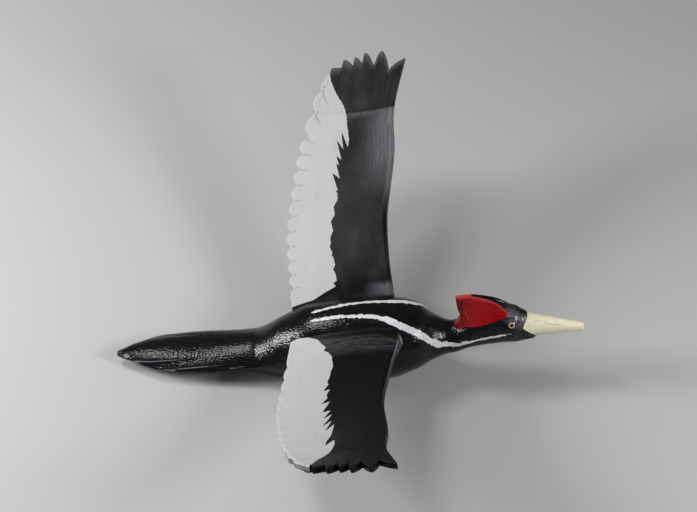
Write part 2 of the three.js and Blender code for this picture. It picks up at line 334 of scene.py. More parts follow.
# The two white lines: x, degrees down from the middle of the back, half width
RIGHT_LINE = (
    (-49, 10.9, -1.6),
    (-37, 10.4, 1.4),
    (-6, 9.2, 1.9),
    (20, 11.0, 2.1),
    (34.6, 15.3, 2.7),
    (48.4, 23.5, 3.5),
    (63.3, 33.7, 3.5),
    (77.2, 44.0, 3.5),
    (86.9, 55.3, 3.4),
    (95.5, 66.0, 3.2),
    (106, 71.0, 2.7),
    (124, 85.5, 2.0),
    (142.8, 87.0, 1.5),
    (161.6, 83.2, 1.2),
    (177, 77.5, -1.4),
)
LEFT_LINE = (
    (-52.5, 3.4, -1.6),
    (-38, 6.8, 1.5),
    (-22, 10.6, 2.0),
    (-1, 16.0, 2.1),
    (20, 19.5, 2.2),
    (41.6, 18.6, 2.8),
    (57.5, 20.5, 3.3),
    (68, 25.0, 3.5),
    (78, 36.0, 3.5),
    (86.9, 52.0, 3.4),
    (95.5, 65.0, 3.2),
    (106, 71.0, 2.7),
    (124, 85.5, 2.0),
    (142.8, 87.0, 1.5),
    (161.6, 83.2, 1.2),
    (177, 77.5, -1.4),
)
# The red of the crest, seen from the side: x, lowest and highest red
RED = (
    (108.5, 72.0, 121),
    (111, 69.5, 121),
    (116, 70.0, 121),
    (120.7, 74.9, 118),
    (128.6, 77.5, 114.6),
    (137.9, 81.6, 112.9),
    (147.1, 85.7, 109.8),
    (156.5, 89.8, 104.2),
    (164.8, 92.6, 95.4),
    (167.7, 93.4, 93.2),
    (175, 96.0, 90.0),
)
RED_REAR = 107
# The edges of the red slant, so they are nearer than they stand straight below or above
RED_LOW_EDGE_SLANT = 0.9
RED_HIGH_EDGE_SLANT = 0.8
# Width of the painted highlight along the ridge behind and in front, and where it gets narrower
CREST_HIGHLIGHT_WIDTHS = (4.5, 2.2)
CREST_HIGHLIGHT_NARROWS = (135, 155)
# Painted highlight along the side edges of the right tail feathers: its half width, and the length
# over which it fades in
EDGE_HIGHLIGHT_HALF = 0.9
EDGE_HIGHLIGHT_STARTS_IN = 4


def painted_line(rows, place):
    """Millimetres from the edge of a white line, less than 0 inside it."""
    centre = smooth_row(SECTIONS, place.x, CENTRE)
    radius = math.hypot(place.y, place.z - centre)
    middle = math.radians(smooth_row(rows, place.x, 1))
    ahead = math.radians(smooth_row(rows, place.x + 1, 1))
    slant = math.cos(math.atan(radius * (ahead - middle)))
    turned_down = math.atan2(abs(place.y), place.z - centre)
    return abs(turned_down - middle) * radius * slant - smooth_row(rows, place.x, 2)


def red_edge(place):
    """Millimetres inside the red of the crest."""
    above_low = RED_LOW_EDGE_SLANT * (place.z - smooth_row(RED, place.x, 1))
    below_high = RED_HIGH_EDGE_SLANT * (smooth_row(RED, place.x, 2) - place.z)
    return min(above_low, below_high, place.x - RED_REAR)


def crest_highlight(place):
    """How far below the upper edge of the red, in widths of the painted highlight along the ridge.
    """
    ridge = min(smooth_row(RED, place.x, 2), smooth_row(CREST_RIDGE, place.x, 1))
    width = lerp(*CREST_HIGHLIGHT_WIDTHS, smoothstep(place.x, *CREST_HIGHLIGHT_NARROWS))
    return (ridge - place.z) / width


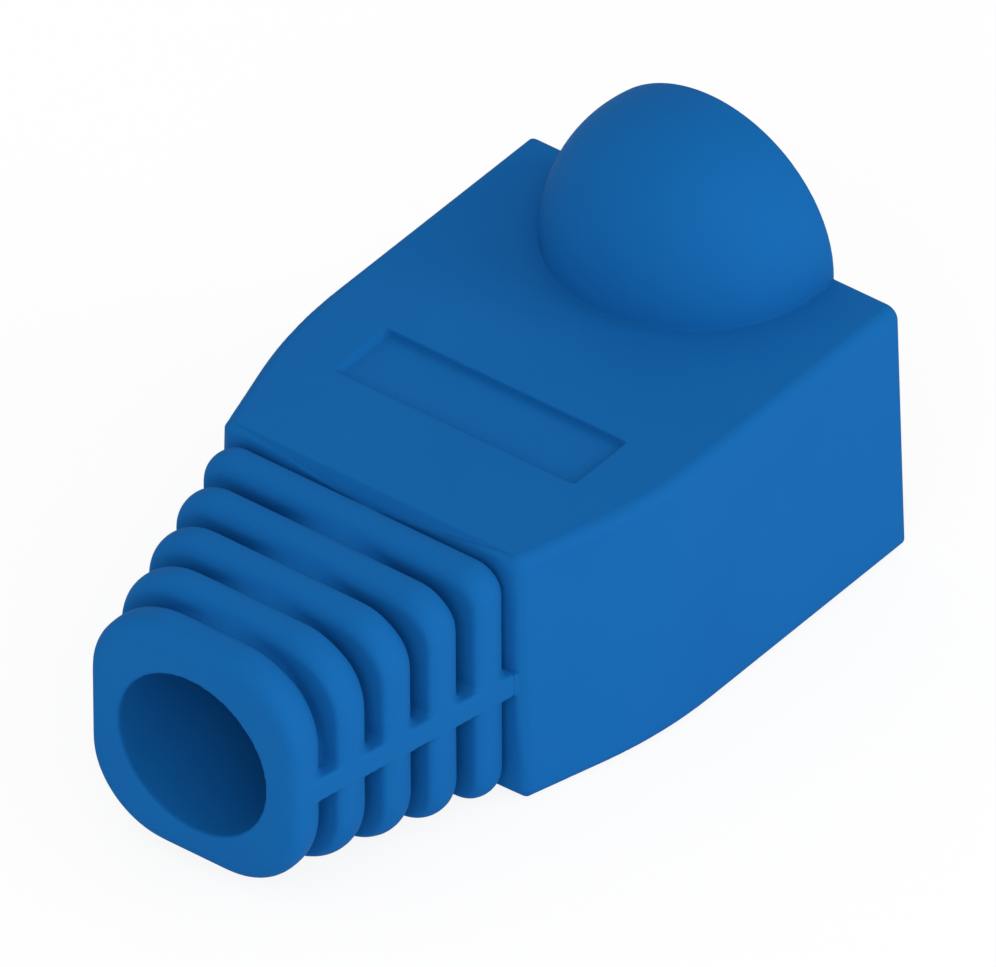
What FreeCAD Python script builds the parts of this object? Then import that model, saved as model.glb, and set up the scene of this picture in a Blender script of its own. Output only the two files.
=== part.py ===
# Slip-on strain relief boot for an eight-way modular plug, moulded in one piece of soft PVC.
#
# Frame: millimetres. +X runs along the cable axis from the cable end to the plug mouth,
# +Y is to the left and +Z is up. The origin is on the axis of the cable bore, in the
# plane of the rear face. The whole boot is one solid, so there is one node.

import FreeCAD, Part
import math
import os

V = FreeCAD.Vector
X_AXIS = V(1, 0, 0)
Z_AXIS = V(0, 0, 1)

# ---- cable end -------------------------------------------------------------------------
BORE_D = 5.6                 # hole for the cable
COLLAR_W = 8.0               # end collar, across
COLLAR_H = 8.2               # end collar, top to bottom
COLLAR_BELOW_AXIS = 4.0      # from the cable axis down to the collar's underside
COLLAR_T = 1.4               # end collar, along the cable
COLLAR_CORNER_R = 2.8        # corners of the collar's outline
COLLAR_RIM_R = 0.5           # rounding of the rim round the rear face

# ---- flexible ribs ---------------------------------------------------------------------
RIB_COUNT = 4
RIB_T = 1.32                 # thickness of a rib
RIB_CREST_R = 0.92           # radius across the crowned edge of a rib
RIB_GAP = 0.45               # groove behind each rib
NECK_GAP = 0.14              # groove between the last rib and the body
LAST_RIB_W = 10.8            # rib next to the body
LAST_RIB_H = 8.65
LAST_RIB_BELOW_AXIS = 4.15
LAST_RIB_CORNER_R = 1.0
GROOVE_REAR_DEPTH = 0.22     # least depth of the grooves, at the middle of the top and bottom
GROOVE_FRONT_DEPTH = 0.10
CORE_REAR_W = 6.9            # across the core inside the ribs, at the collar
CORE_FRONT_W = 8.2           # and at the body
WEB_H = 0.85                 # flat web along each side that ties the ribs together
WEB_PROUD = 0.03             # how far the web stands past the edges of the ribs

# ---- body ------------------------------------------------------------------------------
BODY_L = 16.8                # neck to mouth
BODY_H = 9.0
BODY_BELOW_AXIS = 4.4       # from the cable axis down to the underside
MOUTH_W = 14.4               # at half height
NECK_W = 11.5                # at half height
TAPER_DEG = 16.0             # each side, from the neck
BLEND_R = 16.0               # arc from the taper to the parallel sides
SIDE_DRAFT = 0.30            # each side is this much wider at the underside than on top
EDGE_R = 0.40                # long edges of the body
NECK_BEVEL = 0.28            # bevel round the body's rear end

# ---- hollow for the plug ---------------------------------------------------------------
PLUG_W = 11.7                # rear end of the plug that the boot slides over
PLUG_H = 6.7
PLUG_FIT = 0.1               # clearance round the plug, each side
PLUG_DEPTH = 11.0            # how far the plug goes in
FUNNEL_L = 4.2               # from the plug's hollow down to the cable bore
CAVITY_CORNER_R = 0.5

# ---- latch hood ------------------------------------------------------------------------
HOOD_R = 4.72                # outside
HOOD_BEHIND_MOUTH = 0.85     # centre of the hood, back from the mouth
HOOD_LIFT = 0.15             # centre of the hood, above the top
HOOD_WALL = 1.0
HOOD_BLEND_R = 0.40          # bevel at the foot spans a hollow corner of this radius

# ---- label panel on top ----------------------------------------------------------------
PANEL_W = 9.2
PANEL_L = 2.6
PANEL_DEPTH = 0.22
PANEL_FROM_NECK = 4.1        # from the neck to the panel's rear edge
PANEL_CORNER_R = 0.15

# ---- places that follow from the sizes -------------------------------------------------
RIB_PITCH = RIB_T + RIB_GAP
NECK_X = COLLAR_T + RIB_COUNT * RIB_PITCH + NECK_GAP
MOUTH_X = NECK_X + BODY_L
BOTTOM_Z = -BODY_BELOW_AXIS
TOP_Z = BOTTOM_Z + BODY_H
PAST = 1.0                   # cutters run this far past the faces that they cut


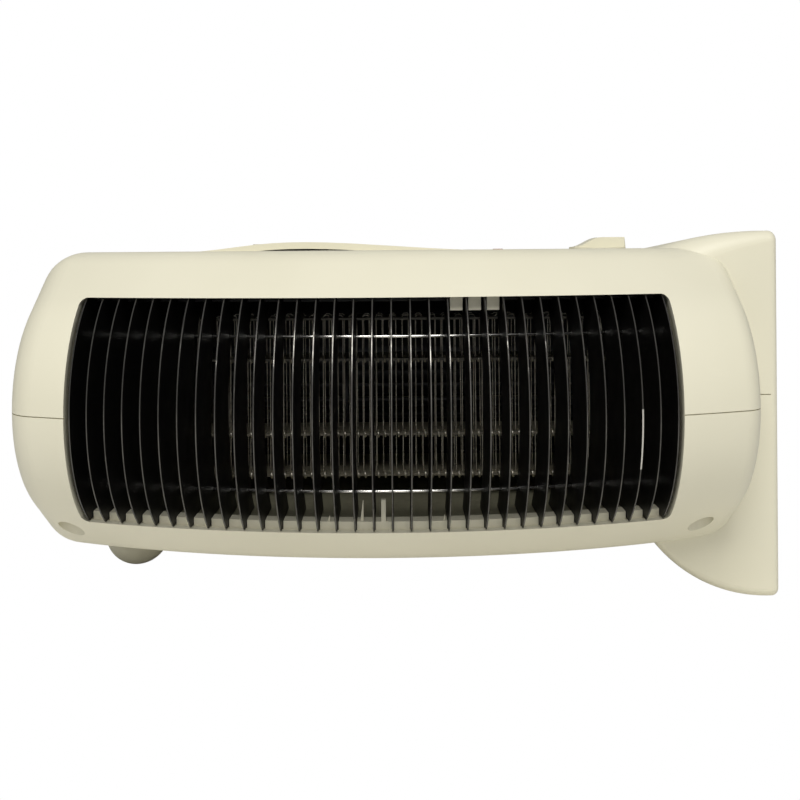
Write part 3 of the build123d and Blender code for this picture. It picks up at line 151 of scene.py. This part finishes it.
def moulded(name, light, dark, rough, grain=0.35, grain_depth=0.03, wear=0.5):
    """Matt moulded plastic: fine spark grain, slow drift of tone, faint rubs and specks of dust."""
    m = Shader(name)
    drift = m.remap(m.noise(70.0, 3.0), 0.35, 0.65, 0.0, 1.0)
    tone = m.mix(drift, rgba(*light), rgba(*dark))
    rubs = m.noise(9.0, 6.0, 0.7, m.stretch(0.25, 1.0, 1.6))
    rubs = m.remap(rubs, 0.6, 0.78, 0.0, wear)
    pale = tuple(min(1.0, c * 1.08 + 0.02) for c in light)
    tone = m.mix(m.math("MULTIPLY", rubs, 0.35), tone, rgba(*pale))
    specks = m.remap(m.spots(7.0), 0.0, 0.03, 0.35 * wear, 0.0)
    tone = m.mix(specks, tone, rgba(*(0.45 * c for c in dark)))
    m.set(Base_Color=tone)
    m.set(Roughness=m.math("ADD", m.remap(m.noise(25.0, 4.0), 0.3, 0.7, rough - 0.05, rough + 0.07),
                           m.math("MULTIPLY", rubs, -0.08)))
    m.set(Specular_IOR_Level=0.42)
    fine = m.bump(m.noise(grain, 2.0), 0.5, grain_depth)
    m.set(Normal=m.bump(m.noise(45.0, 2.0), 0.25, 0.25, below=fine))
    return m.mat


def metal(name, colour, rough, stretch=(1.0, 1.0, 1.0), size=0.3, depth=0.01,
          stain=None, stain_share=0.0, bare=1.0):
    """Bare metal with drawn lines and, where asked, patches of stain."""
    m = Shader(name)
    lines = m.noise(size, 3.0, 0.6, m.stretch(*stretch))
    tone = m.mix(m.remap(lines, 0.3, 0.7, 0.0, 1.0), rgba(*(c * 0.86 for c in colour)), rgba(*colour))
    patches = m.remap(m.noise(8.0, 5.0, 0.65), 0.5, 0.72, 0.0, stain_share)
    if stain:
        tone = m.mix(patches, tone, rgba(*stain))
    m.set(Base_Color=tone, Metallic=bare)
    m.set(Roughness=m.math("ADD", m.remap(lines, 0.25, 0.75, rough - 0.06, rough + 0.08),
                           m.math("MULTIPLY", patches, 0.35)))
    m.set(Normal=m.bump(lines, 0.35, depth))
    return m.mat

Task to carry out
Which lines contain the word "follow"? Copy each one.

Output of the exercise
Write part 2 of the three.js and Blender code for this picture. It picks up at line 334 of scene.py. More parts follow.
# ---- places that follow from the sizes -------------------------------------------------